(Radio Iowa) – Iowa Lottery sales are off to a slow start in the new fiscal year after setting a sales record the previous year. Lottery C-E-O Matt Strawn gave the Lottery Commission an update during their meeting this (Tuesday) morning. “Gross lottery sales through the first two months of fiscal ’25 totaled 69-million-490-thousand and 821 dollars. This represents a 26-point-eight percent decrease from this same point last year,” Strawn says. He says lottery proceeds to the state through August are down around 48 percent from the same point last year.

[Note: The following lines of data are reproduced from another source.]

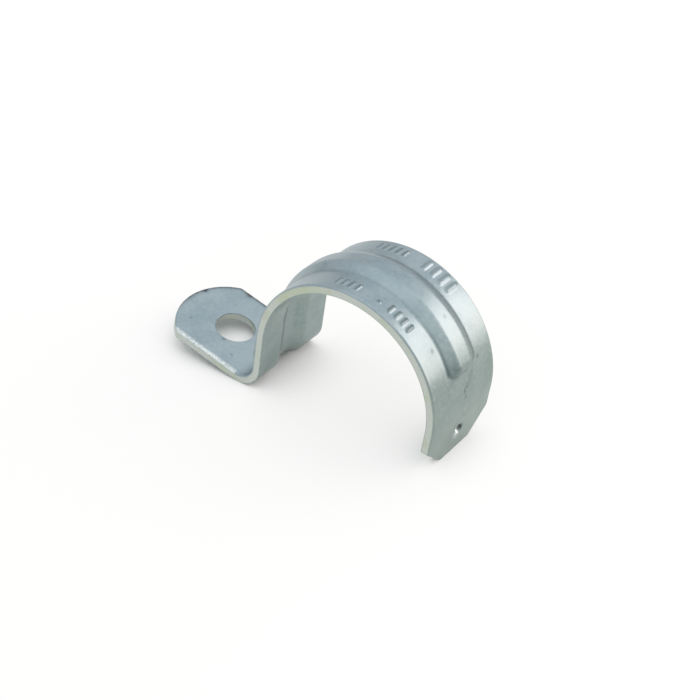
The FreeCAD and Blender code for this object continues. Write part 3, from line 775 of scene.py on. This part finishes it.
CAMERA_PLACE = Vector((133.16, -219.89, 236.28)) * MM
CAMERA_AZIMUTH, CAMERA_ELEVATION, CAMERA_ROLL = 25.006, 42.003, 17.69
CAMERA_LENS, CAMERA_SENSOR = 74.53, 36.0
CAMERA_CLIP = 0.01


def make_key():
    light = bpy.data.lights.new("key", "AREA")
    light.shape = "SQUARE"
    light.size = KEY_SIZE
    light.energy = KEY_POWER
    light.color = KEY_COLOUR
    lamp = bpy.data.objects.new("key", light)
    away = Vector(KEY_DIRECTION).normalized()
    lamp.location = (CAD_BOX[0] + CAD_BOX[1]) / 2 + away * KEY_DISTANCE
    lamp.rotation_mode = "QUATERNION"
    lamp.rotation_quaternion = away.to_track_quat("Z", "Y")
    bpy.context.scene.collection.objects.link(lamp)


def make_world():
    world = bpy.data.worlds.new("studio")
    bpy.context.scene.world = world
    world.use_nodes = True
    nodes = Nodes(world.node_tree)
    direction = nodes.add("ShaderNodeTexCoord").outputs["Generated"]
    height = nodes.add("ShaderNodeSeparateXYZ", {0: direction}).outputs[2]
    level = nodes.ramp(height, *SKY_RANGE, *SKY_STRENGTH)
    room = nodes.add("ShaderNodeBackground", {"Color": SKY_COLOUR, "Strength": level})
    nodes.add("ShaderNodeOutputWorld", {"Surface": room.outputs[0]})


def make_camera():
    camera = bpy.data.cameras.new("camera")
    camera.lens = CAMERA_LENS
    camera.sensor_width = CAMERA_SENSOR
    camera.clip_start = CAMERA_CLIP
    seen_from = bpy.data.objects.new("camera", camera)
    azimuth, elevation = math.radians(CAMERA_AZIMUTH), math.radians(CAMERA_ELEVATION)
    turned = (Matrix.Rotation(azimuth, 4, "Z") @ Matrix.Rotation(math.pi / 2 - elevation, 4, "X")
              @ Matrix.Rotation(math.radians(CAMERA_ROLL), 4, "Z"))
    seen_from.matrix_world = Matrix.Translation(CAMERA_PLACE) @ turned
    bpy.context.scene.collection.objects.link(seen_from)
    bpy.context.scene.camera = seen_from


make_key()
make_world()
make_camera()

bpy.context.scene.view_settings.view_transform = "Standard"
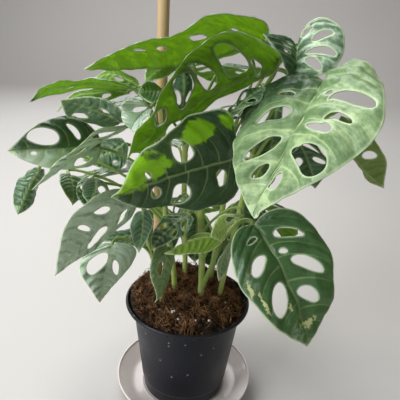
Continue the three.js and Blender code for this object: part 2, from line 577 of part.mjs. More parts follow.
/** The whole blade, flat: points in (x, y) and triangles wound to face its upper side. */
function flatBlade(leaf, length) {
  const large = length > 85;
  const [rimCount, ribCount, holeCount] = large ? [11, 6, 6] : [8, 4, 5];
  const points = [];
  const triangles = [];
  const index = new Map();
  const indexOf = (point) => {
    const key = `${point.x.toFixed(6)},${point.y.toFixed(6)}`;
    if (!index.has(key)) index.set(key, points.push(point) - 1);
    return index.get(key);
  };
  const stretch = new THREE.Vector2(length, leaf.width / 2);
  for (const side of [1, -1]) {
    const contour = halfOutline(leaf, side, rimCount, ribCount);
    const holes = leafHoles(leaf)
      .filter((hole) => hole[0] === side)
      .map((hole) => holeOutline(leaf, hole, holeCount));
    if (THREE.ShapeUtils.isClockWise(contour)) contour.reverse();
    holes.forEach((hole) => THREE.ShapeUtils.isClockWise(hole) || hole.reverse());
    const corners = [contour, ...holes].flat();
    const sized = corners.map((point) => point.clone().multiply(stretch));
    const flatTriangles = THREE.ShapeUtils.triangulateShape(
      contour.map((point) => point.clone().multiply(stretch)),
      holes.map((hole) => hole.map((point) => point.clone().multiply(stretch))),
    );
    for (const triangle of evenOut(sized, flatTriangles)) {
      triangles.push(triangle.map((corner) => indexOf(corners[corner])));
    }
  }
  return { points, triangles };
}

/** A leaf blade: the flat blade laid in space twice, a thickness apart, with walls round every edge. */
function blade(leaf) {
  const frame = leafFrame(leaf);
  const { points, triangles } = flatBlade(leaf, frame.length);
  const upper = points.map((point) => onLeaf(leaf, frame, point.x, point.y));
  const lower = points.map((point, i) => {
    return upper[i].clone().addScaledVector(leafNormal(leaf, frame, point.x, point.y), -BLADE);
  });
  const count = points.length;
  const faces = [];
  const edges = new Set(triangles.flatMap(([a, b, c]) => [`${a},${b}`, `${b},${c}`, `${c},${a}`]));
  for (const [a, b, c] of triangles) {
    faces.push(a, b, c, c + count, b + count, a + count);
    for (const [from, to] of [[a, b], [b, c], [c, a]]) {
      if (!edges.has(`${to},${from}`)) faces.push(from, from + count, to, to, from + count, to + count);
    }
  }
  const geometry = new THREE.BufferGeometry().setFromPoints([...upper, ...lower]);
  geometry.setIndex(faces);
  geometry.computeVertexNormals();
  return geometry;
}

/** The stalk from its node on the stem up to the back of the blade's base. */
function stalkCurve(leaf, stemCurve) {
  const { base, X, Z } = leafFrame(leaf);
  let low = 0;
  let high = 1;
  while (high - low > 1e-4) {
    const middle = (low + high) / 2;
    if (stemCurve.getPoint(middle).z < leaf.node) low = middle;
    else high = middle;
  }
  const start = stemCurve.getPoint(low);
  const distance = start.distanceTo(base);
  const handle = leaf.reach * distance;
  const away = X.clone().multiplyScalar(-0.24 * handle).addScaledVector(Z, -0.2 * handle);
  const end = base.clone().addScaledVector(away.clone().normalize(), leaf.stop);
  const leave = start.clone().lerp(base, 0.2).add(new THREE.Vector3(0, 0, leaf.upright * distance));
  return new THREE.CubicBezierCurve3(start, leave, end.clone().add(away), end);
}

/** A rooted stem joined with the stalks of all its leaves. */
function stemSolid(name) {
  const { radius, line } = STEMS[name];
  const curve = new THREE.CatmullRomCurve3(line.map((point) => new THREE.Vector3(...point)));
  let solid = toSolid(bar(curve, radius, STEM.sides, STEM.steps));
  for (const leaf of LEAVES.filter((each) => each.stem === name)) {
    solid = solid.add(toSolid(bar(stalkCurve(leaf, curve), leaf.thick, STALK.sides, STALK.steps)));
  }
  return solid;
}

/** The stem's own bar, wider by the gap, that its plain hole in the soil follows. */
function stemHole(name) {
  const { radius, line } = STEMS[name];
  const curve = new THREE.CatmullRomCurve3(line.map((point) => new THREE.Vector3(...point)));
  const clear = GAP + 0.1;
  const sides = STEM.sides + 1;
  const hole = toSolid(bar(curve, radius + clear, sides, STEM.steps));
  const [x, y, foot] = line[0];
  const seat = toSolid(cylinder(radius + clear, foot - clear, foot + 1, x, y, sides));
  return hole.add(seat);
}

// ---------------------------------------------------------------- potting soil

/** The mound's height, higher at the pot's back left, with lumps from a few crossed waves. */
function moundHeight(x, y) {
  const r = Math.hypot(x, y) / potInside;
  const towards = radians(SOIL.highTowards);
  const across = (x * Math.cos(towards) + y * Math.sin(towards)) / potInside;
  const edge = THREE.MathUtils.mapLinear(across, -1, 1, SOIL.edgeLow, SOIL.edgeHigh);
  const dome = (SOIL.crown - edge) * (1 - r ** 2.2) + edge;
  const lumps = Math.sin(0.21 * x + 0.8) * Math.sin(0.19 * y - 0.4) + 0.6 * Math.sin(0.47 * x - 0.31 * y);
  return rimTop + dome + SOIL.relief * lumps * (1 - r ** 4);
}

function soil() {
  const bottom = potFoot + POT.floor + GAP;
  const wallAt = (z) => potOutside(z) - POT.wall - GAP - 0.3;
  const rings = 7;
  const sectors = 32;
  const neck = rimTop - POT.neckDrop;
  const points = [new THREE.Vector3(0, 0, moundHeight(0, 0))];
  for (let ring = 1; ring <= rings; ring++) {
    for (let sector = 0; sector < sectors; sector++) {
      const angle = (2 * Math.PI * (sector + (ring % 2) / 2)) / sectors;
      const rough = (potInside * ring) / rings;
      const z = moundHeight(rough * Math.cos(angle), rough * Math.sin(angle));
      const radius = ring === rings ? wallAt(z) : rough;
      points.push(new THREE.Vector3(radius * Math.cos(angle), radius * Math.sin(angle), z));
    }
  }
  for (const z of [neck, bottom]) {
    for (let sector = 0; sector < sectors; sector++) {
      const angle = (2 * Math.PI * (sector + (rings % 2) / 2)) / sectors;
      points.push(new THREE.Vector3(wallAt(z) * Math.cos(angle), wallAt(z) * Math.sin(angle), z));
    }
  }
  const low = points.push(new THREE.Vector3(0, 0, bottom)) - 1;
  const faces = [];
  const at = (ring, sector) => 1 + (ring - 1) * sectors + (sector % sectors);
  for (let sector = 0; sector < sectors; sector++) {
    faces.push(0, at(1, sector), at(1, sector + 1));
    for (let ring = 1; ring <= rings + 1; ring++) {
      const straight = ring >= rings || ring % 2 === 0;
      const [a, b] = [at(ring, sector), at(ring, sector + 1)];
      const [c, d] = [at(ring + 1, sector), at(ring + 1, sector + 1)];
      if (straight) faces.push(a, c, d, a, d, b);
      else faces.push(a, c, b, b, c, d);
    }
    faces.push(low, at(rings + 2, sector + 1), at(rings + 2, sector));
  }
  const geometry = new THREE.BufferGeometry().setFromPoints(points);
  geometry.setIndex(faces);
  let solid = toSolid(geometry);
  const stake = cylinder(STAKE.radius + GAP, STAKE.foot - GAP, rimTop + 60, STAKE.x, STAKE.y);
  for (const hole of [toSolid(stake), ...Object.keys(STEMS).map(stemHole)]) solid = solid.subtract(hole);
  return toGeometry(solid);
}

// ---------------------------------------------------------------- assembly

addPiece('saucer', saucer(), clearPlastic);
addPiece('pot', pot(), charcoalPlastic);
addPiece('potting_soil', soil(), soilBrown);
addPiece('stake', cylinder(STAKE.radius, STAKE.foot, STAKE.foot + STAKE.length, STAKE.x, STAKE.y), woodTan);
for (const name of Object.keys(STEMS)) addPiece(`stem_${name}`, toGeometry(stemSolid(name)), stemGreen);
for (const leaf of LEAVES) addPiece(leaf.name, blade(leaf), leafGreen);

export default object;
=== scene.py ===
"""A monstera adansonii in its nursery pot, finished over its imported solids.

The tables give millimetres and degrees, and the meshes are made in metres. The origin is on the surface
that the saucer stands on, on the pot's axis, with Z up and the plant's front towards -Y.
"""
import math
import random
from types import SimpleNamespace

import bmesh
import bpy
import numpy as np
from mathutils import Matrix, Vector, noise
from mathutils.geometry import delaunay_2d_cdt


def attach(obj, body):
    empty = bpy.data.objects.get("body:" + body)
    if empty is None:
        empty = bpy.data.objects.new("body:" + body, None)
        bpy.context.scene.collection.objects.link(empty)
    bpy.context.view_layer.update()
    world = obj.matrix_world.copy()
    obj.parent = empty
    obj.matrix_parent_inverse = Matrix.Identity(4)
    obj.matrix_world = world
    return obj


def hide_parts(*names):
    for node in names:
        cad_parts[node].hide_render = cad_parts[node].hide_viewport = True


MM = 0.001
BODY = "root"

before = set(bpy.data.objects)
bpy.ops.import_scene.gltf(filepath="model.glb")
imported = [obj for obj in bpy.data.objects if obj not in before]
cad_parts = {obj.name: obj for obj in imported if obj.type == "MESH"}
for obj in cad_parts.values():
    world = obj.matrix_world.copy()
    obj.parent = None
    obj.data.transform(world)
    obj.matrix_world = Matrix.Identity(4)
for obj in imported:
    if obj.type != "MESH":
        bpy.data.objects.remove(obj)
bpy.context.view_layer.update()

# ---------------------------------------------------------------- camera and light

# The focal length and the width of the frame are in pixels.
CAMERA = {
    "place": (0, -456, 432), "pitch": 22.8, "roll": 3.5, "yaw": 0.9, "focal": 474, "frame": 400, "near": 10,
}
SENSOR = 36  # width of the camera's sensor


def add_camera():
    """Tipped down by its pitch, turned right by its yaw and tilted by its roll."""
    pitch, roll, yaw = (math.radians(CAMERA[key]) for key in ("pitch", "roll", "yaw"))
    forward = Vector((math.sin(yaw) * math.cos(pitch), math.cos(yaw) * math.cos(pitch), -math.sin(pitch)))
    level = Vector((math.cos(yaw), -math.sin(yaw), 0))
    rise = level.cross(forward)
    right = level * math.cos(roll) + rise * math.sin(roll)
    up = rise * math.cos(roll) - level * math.sin(roll)
    data = bpy.data.cameras.new("camera")
    data.sensor_width = SENSOR
    data.lens = CAMERA["focal"] / CAMERA["frame"] * SENSOR
    data.clip_start = CAMERA["near"] * MM
    camera = bpy.data.objects.new("camera", data)
    turn = Matrix((right, up, -forward)).transposed().to_4x4()
    camera.matrix_world = Matrix.Translation(Vector(CAMERA["place"]) * MM) @ turn
    bpy.context.scene.collection.objects.link(camera)
    bpy.context.scene.camera = camera


def add_softbox(name, place, aim, width, height, watts, colour=(1, 1, 1)):
    """A rectangular lamp, with its place, aim and size in metres."""
    data = bpy.data.lights.new(name, "AREA")
    data.shape = "RECTANGLE"
    data.size = width
    data.size_y = height
    data.energy = watts
    data.color = colour
    lamp = bpy.data.objects.new(name, data)
    turn = (Vector(aim) - Vector(place)).to_track_quat("-Z", "Y").to_matrix().to_4x4()
    lamp.matrix_world = Matrix.Translation(Vector(place)) @ turn
    bpy.context.scene.collection.objects.link(lamp)


add_camera()
MIDDLE = (0, 0, 0.28)  # the plant's middle, in metres
add_softbox("overhead", (-0.30, 0.35, 1.30), MIDDLE, 0.6, 0.5, 10, (1.0, 0.98, 0.94))
add_softbox("rear_window", (-0.55, 1.35, 1.15), MIDDLE, 1.5, 0.9, 15, (0.95, 0.98, 1.0))
add_softbox("backdrop_wash", (0, 1.5, 1.6), (0, 2.4, 0.2), 2.2, 0.4, 14)
add_softbox("window", (-1.15, -0.75, 0.78), MIDDLE, 0.8, 0.9, 21, (0.93, 0.97, 1.0))
add_softbox("front_fill", (0.8, -1.6, 1.0), MIDDLE, 1.3, 1.0, 3)

ROOM_LIGHT = 0.20  # strength of the room's light on the plant
ROOM_SEEN = 0.46  # its strength where it shows behind the floor
ROOM_COLOUR = (0.82, 0.80, 0.78, 1)


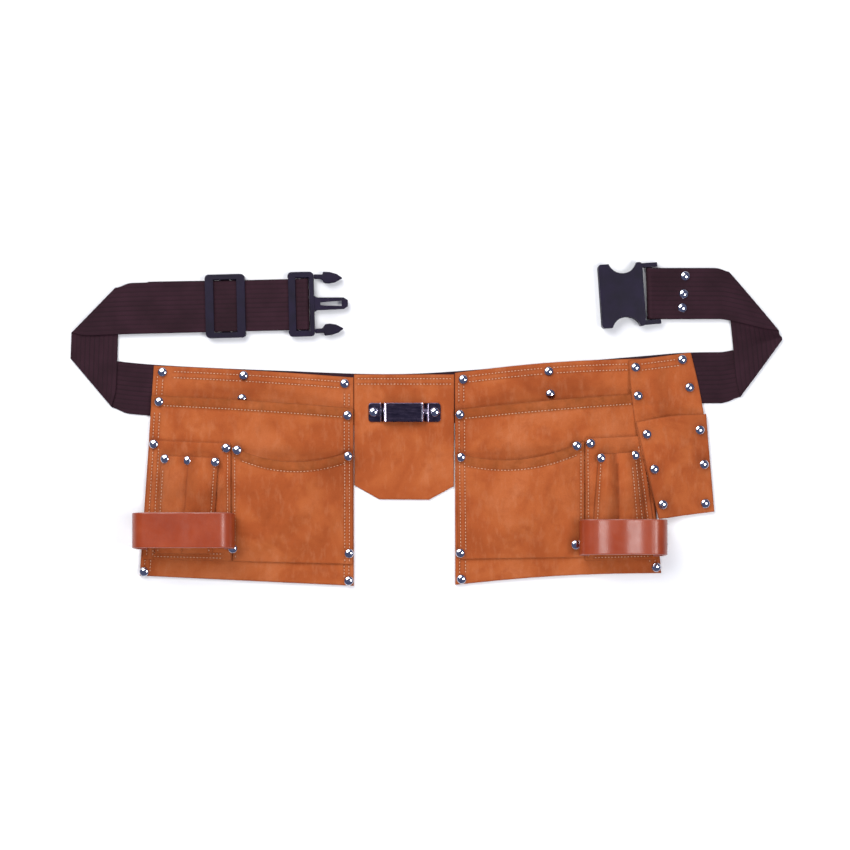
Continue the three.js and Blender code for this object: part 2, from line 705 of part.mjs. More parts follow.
// The left strap end, along its own direction from the upper fold
const leftStrap = new THREE.Group();
leftStrap.position.set(LEFT_UPPER_FOLD.x, LEFT_UPPER_FOLD.y, 0);
leftStrap.rotation.z = degrees(LEFT_UPPER_ANGLE);
leftStrap.add(upperWeb('left_upper_web', {
  barDistance: LEFT_BAR_DISTANCE,
  barRadius: MALE_BAR_RADIUS,
  barZ: MALE_BAR_Z,
  lean: 0,
  tailStart: LEFT_TAIL_START,
  foldLine: degrees((leftRiserAngle - LEFT_UPPER_ANGLE) / 2),
  rivets: [],
}));
const strapSlider = piece('strap_slider', slider(), 'plastic');
strapSlider.position.x = SLIDER_DISTANCE;

const male = new THREE.Group();
male.position.x = PLUG_DISTANCE;
male.add(
  piece('male_buckle', maleFrame(), 'plastic'),
  piece('upper_prong', prong(1), 'plastic'),
  piece('lower_prong', prong(-1), 'plastic'),
);
leftStrap.add(strapSlider, male);

// The right strap end, which runs back towards the left from its upper fold
const rightStrap = new THREE.Group();
rightStrap.position.set(RIGHT_UPPER_FOLD.x, RIGHT_UPPER_FOLD.y, 0);
rightStrap.rotation.z = degrees(RIGHT_UPPER_ANGLE);
const strapRivets = [[67.6, -17.1], [69.0, 0.4], [70.4, 14.0]];
rightStrap.add(
  upperWeb('right_upper_web', {
    barDistance: RIGHT_BAR_DISTANCE,
    barRadius: FEMALE_BAR_RADIUS,
    barZ: FEMALE_BAR_Z,
    lean: FEMALE_LEAN,
    tailStart: RIGHT_TAIL_START,
    foldLine: degrees((rightRiserAngle - RIGHT_UPPER_ANGLE) / 2),
    rivets: strapRivets,
  }),
  ...strapRivets.map(([x, y], i) => piece(
    `strap_rivet_${i + 1}`, rivetGeometry(RISER_Z + 0.1, WEB_TOP).translate(x, y, 0), 'chrome',
  )),
);
const socket = piece('female_buckle', femaleBuckle(), 'plastic');
socket.position.x = RIGHT_BAR_DISTANCE;
socket.rotation.z = degrees(FEMALE_LEAN);
rightStrap.add(socket);
belt.add(leftStrap, rightStrap);

// Origin: middle of the belt's outline, on the surface that it lies on
const bounds = new THREE.Box3().setFromObject(belt);
const middle = bounds.getCenter(new THREE.Vector3());
belt.position.set(-middle.x, -middle.y, -bounds.min.z);

export default belt;
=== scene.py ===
import json
import math

import bmesh
import bpy
import numpy as np
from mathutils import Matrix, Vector


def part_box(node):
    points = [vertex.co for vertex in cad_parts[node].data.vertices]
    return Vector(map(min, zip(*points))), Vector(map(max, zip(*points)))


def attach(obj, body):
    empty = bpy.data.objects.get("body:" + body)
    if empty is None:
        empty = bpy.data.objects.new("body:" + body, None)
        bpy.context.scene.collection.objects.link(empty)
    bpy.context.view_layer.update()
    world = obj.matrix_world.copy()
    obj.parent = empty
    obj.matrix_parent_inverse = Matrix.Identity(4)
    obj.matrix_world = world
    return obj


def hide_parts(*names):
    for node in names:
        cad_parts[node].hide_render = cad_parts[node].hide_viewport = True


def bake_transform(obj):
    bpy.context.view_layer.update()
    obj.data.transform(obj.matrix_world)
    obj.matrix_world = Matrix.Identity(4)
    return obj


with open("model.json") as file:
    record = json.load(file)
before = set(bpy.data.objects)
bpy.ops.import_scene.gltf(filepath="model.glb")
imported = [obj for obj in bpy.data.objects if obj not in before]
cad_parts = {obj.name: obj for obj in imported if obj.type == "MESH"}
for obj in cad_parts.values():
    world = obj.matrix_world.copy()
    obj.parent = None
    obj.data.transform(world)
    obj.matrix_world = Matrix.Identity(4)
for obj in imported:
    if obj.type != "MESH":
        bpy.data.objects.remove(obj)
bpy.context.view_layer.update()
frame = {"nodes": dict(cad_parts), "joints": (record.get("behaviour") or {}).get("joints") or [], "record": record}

# Carpenter's tool belt: suede pouches, a holster and a tape clip on webbing. Lengths are in
# millimetres until a mesh is made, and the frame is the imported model's own.
MM = 0.001

# Stock
WEB_WIDTH = 50.0
WEB_CORE = 1.1
RIB_COUNT = 11
RIB_HEIGHT = 0.22
LEATHER = 1.8
STRAP_LEATHER = 2.6
LIFT = 0.25
LAYER_GAP = 0.5

# Webbing layers, by the height of their middle
WEB_STEP = 1.9
WAIST_MID = 1.0
RISER_MID = WAIST_MID + WEB_STEP
UPPER_MID = RISER_MID + WEB_STEP
WEB_TOP = UPPER_MID + WEB_CORE / 2 + RIB_HEIGHT
FOLD_RADIUS = WEB_STEP / 2

# How far the ends of a fold line are drawn in, and over what length of strap
CORNER_PULL = {"left": 4.2, "right": 2.6}
CORNER_REACH = 9.0

# How far soft webbing gathers towards the outer corner of its riser, and the places between which it does
GATHER = {"left": 2.0, "right": 15.0}
GATHER_START = -32.0
GATHER_LENGTH = 60.0
GATHER_DEPTH = 16.0

# How an upper sheet steps down past the edge of a lower one
STEP_MARGIN = 7.0
STEP_RAMP = 34.0

# Mesh steps
CELL = 1.7
EDGE_RING = 0.5
WEB_ROW = 2.6

# Stitching
STITCH_PITCH = 3.2
STITCH_LENGTH = 1.95
STITCH_WIDTH = 0.72
STITCH_HEIGHT = 0.5
GROOVE_DEPTH = 0.4
GROOVE_WIDTH = 1.1

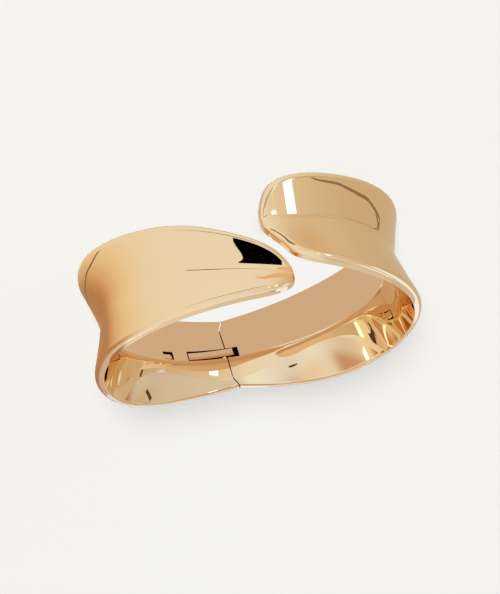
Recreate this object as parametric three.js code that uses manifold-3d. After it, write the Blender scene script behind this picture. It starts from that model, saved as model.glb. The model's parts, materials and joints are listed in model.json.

Strawn had warned at the end of the last fiscal year that maintaining the record sales would be tough due to national economic conditions and soft sales in national lotto games. He cited Powerball sales as am example of how lotto games have impacted the new fiscal year. “So last year through August, Powerball sales in Iowa totaled 16-point-five million dollars. This year, over that same two-month time frame, Powerball sales in Iowa totaled five-point-nine million dollars,” Strawn says. “Thus, year-over-year Powerball sales in Iowa are down 64-point-oh-eight percent.”
Strawn says national Powerball sales trends are down a nearly identical amount. Strawn says jackpots are hard to predict and once they get going they bring in a lot of people who are not regular players. “And that’s even more so when those jackpots climb above the one BILLION-dollar threshold, which happened twice during the first two months of last fiscal year alone. Once in Powerball and once in Mega Millions,” he says. “And so not surprisingly as a result, Mega Millions performance to start the fiscal year is larger mirroring that of Powerball, as Mega Millions game sales are down 66-point-five-nine percent over the first two months.”
Strawn says the national economy has an impact on sales, and that includes changes in interest rates that impact the annuity or jackpot amount. “Simply stated, higher interest rates do lead to corresponding higher advertised grand prize amounts. And those higher advertised grand prize amounts lead to additional sales,” Strawn says. He says the issues they are facing were factored in as they prepared the budget for this fiscal year, and that has helped them stay close to their projections.
” Lottery sales for the first two months of fiscal 2025 are three-point-one million dollars ahead of budget projections. Lottery operating expenses are 247-thousand under budget. And when it comes to fiscal year-to-date proceeds, we are just less than one million behind our budget projections,” he says. Strawn says sales are unlikely to reach the record heights of recent years, but the adjustments they made in this year’s budget and continued diversity of products will help them deal with the drop.